**Task description:** Tally the lines in the data that follows that include the word "Write", and report nothing but the total.

Raw records
start
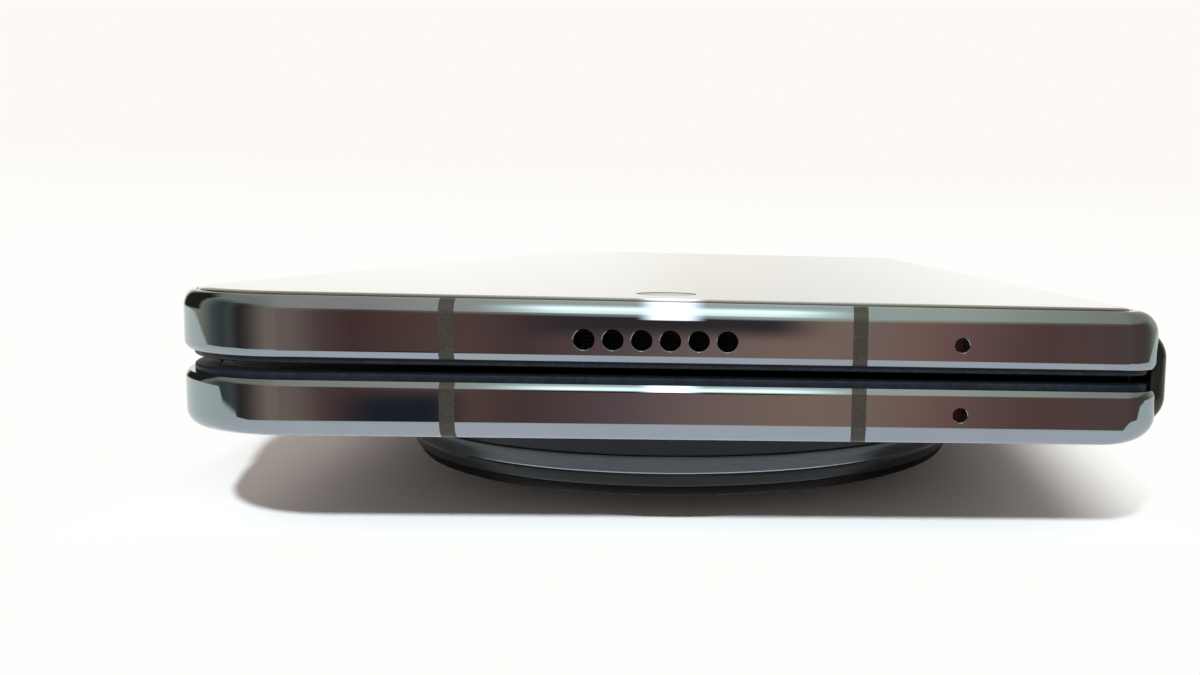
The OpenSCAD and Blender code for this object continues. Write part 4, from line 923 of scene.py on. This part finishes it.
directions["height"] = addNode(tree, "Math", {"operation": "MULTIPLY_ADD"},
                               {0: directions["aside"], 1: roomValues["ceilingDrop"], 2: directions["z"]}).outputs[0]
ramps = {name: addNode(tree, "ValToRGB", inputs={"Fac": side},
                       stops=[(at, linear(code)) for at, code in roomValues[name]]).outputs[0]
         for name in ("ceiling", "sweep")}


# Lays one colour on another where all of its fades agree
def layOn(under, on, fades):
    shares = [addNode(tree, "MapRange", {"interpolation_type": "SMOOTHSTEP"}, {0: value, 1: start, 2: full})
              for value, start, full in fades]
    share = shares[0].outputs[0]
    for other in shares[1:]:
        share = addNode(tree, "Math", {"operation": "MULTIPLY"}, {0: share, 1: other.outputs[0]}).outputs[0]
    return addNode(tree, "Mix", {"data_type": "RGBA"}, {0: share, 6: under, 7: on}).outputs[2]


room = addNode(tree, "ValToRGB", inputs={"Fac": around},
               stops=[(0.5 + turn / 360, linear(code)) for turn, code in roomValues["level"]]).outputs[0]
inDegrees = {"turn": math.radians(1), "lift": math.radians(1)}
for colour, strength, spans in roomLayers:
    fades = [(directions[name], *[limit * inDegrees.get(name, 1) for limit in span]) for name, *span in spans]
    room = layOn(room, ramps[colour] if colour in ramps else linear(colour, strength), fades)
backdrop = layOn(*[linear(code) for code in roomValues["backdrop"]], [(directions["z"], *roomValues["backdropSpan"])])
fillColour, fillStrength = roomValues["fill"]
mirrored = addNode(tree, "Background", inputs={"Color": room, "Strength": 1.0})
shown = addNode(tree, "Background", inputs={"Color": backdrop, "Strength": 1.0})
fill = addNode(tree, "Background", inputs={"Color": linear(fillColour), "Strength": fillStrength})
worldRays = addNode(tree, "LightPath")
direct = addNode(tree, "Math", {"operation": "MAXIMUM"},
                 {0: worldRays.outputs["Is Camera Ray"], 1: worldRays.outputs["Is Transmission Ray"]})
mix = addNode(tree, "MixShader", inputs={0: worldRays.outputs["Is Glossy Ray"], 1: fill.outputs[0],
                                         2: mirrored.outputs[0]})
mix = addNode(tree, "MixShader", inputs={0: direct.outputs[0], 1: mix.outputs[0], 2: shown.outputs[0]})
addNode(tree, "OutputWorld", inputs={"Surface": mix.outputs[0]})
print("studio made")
end
start
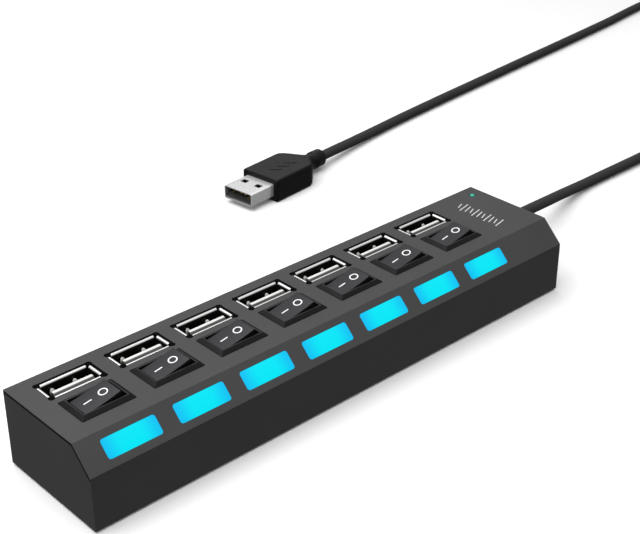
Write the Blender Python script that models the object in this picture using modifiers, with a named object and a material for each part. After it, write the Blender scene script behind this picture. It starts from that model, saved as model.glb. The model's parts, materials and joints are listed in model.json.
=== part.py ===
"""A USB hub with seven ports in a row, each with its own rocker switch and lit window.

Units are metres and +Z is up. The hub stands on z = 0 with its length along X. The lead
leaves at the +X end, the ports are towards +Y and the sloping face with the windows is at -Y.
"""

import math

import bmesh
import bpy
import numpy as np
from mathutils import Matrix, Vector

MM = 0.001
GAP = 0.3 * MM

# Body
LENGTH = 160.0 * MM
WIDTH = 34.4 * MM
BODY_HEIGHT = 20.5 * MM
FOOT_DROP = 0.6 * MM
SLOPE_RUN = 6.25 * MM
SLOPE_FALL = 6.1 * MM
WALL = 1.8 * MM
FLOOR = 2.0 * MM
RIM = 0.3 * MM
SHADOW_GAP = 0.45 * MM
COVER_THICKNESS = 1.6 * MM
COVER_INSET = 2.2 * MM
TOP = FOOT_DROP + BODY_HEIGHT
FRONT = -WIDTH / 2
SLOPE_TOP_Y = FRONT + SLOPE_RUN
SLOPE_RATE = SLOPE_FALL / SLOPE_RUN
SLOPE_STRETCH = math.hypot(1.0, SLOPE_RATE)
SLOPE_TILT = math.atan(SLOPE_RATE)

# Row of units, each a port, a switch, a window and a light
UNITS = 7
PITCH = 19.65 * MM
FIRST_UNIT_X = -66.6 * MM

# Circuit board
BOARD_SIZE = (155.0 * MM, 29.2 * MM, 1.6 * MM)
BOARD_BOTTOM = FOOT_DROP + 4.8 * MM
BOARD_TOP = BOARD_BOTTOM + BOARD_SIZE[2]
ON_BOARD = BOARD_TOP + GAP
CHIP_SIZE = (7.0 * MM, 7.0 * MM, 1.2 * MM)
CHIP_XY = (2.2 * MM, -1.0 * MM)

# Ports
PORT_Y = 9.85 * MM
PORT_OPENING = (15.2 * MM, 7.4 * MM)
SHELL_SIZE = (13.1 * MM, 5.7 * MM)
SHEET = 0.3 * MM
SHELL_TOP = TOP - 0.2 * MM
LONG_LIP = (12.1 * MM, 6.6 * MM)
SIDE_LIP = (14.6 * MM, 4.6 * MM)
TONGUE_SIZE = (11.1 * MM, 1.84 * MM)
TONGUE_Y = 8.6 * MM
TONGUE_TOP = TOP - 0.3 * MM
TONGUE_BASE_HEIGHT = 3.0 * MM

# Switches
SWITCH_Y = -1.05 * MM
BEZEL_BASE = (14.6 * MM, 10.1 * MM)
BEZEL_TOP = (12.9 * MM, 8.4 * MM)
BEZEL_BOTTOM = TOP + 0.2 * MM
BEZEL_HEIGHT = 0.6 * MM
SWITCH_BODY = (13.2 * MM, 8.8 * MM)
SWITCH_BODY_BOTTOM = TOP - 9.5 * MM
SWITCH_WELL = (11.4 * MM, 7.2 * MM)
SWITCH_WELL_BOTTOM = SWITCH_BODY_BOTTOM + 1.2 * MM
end
**Result below:** 2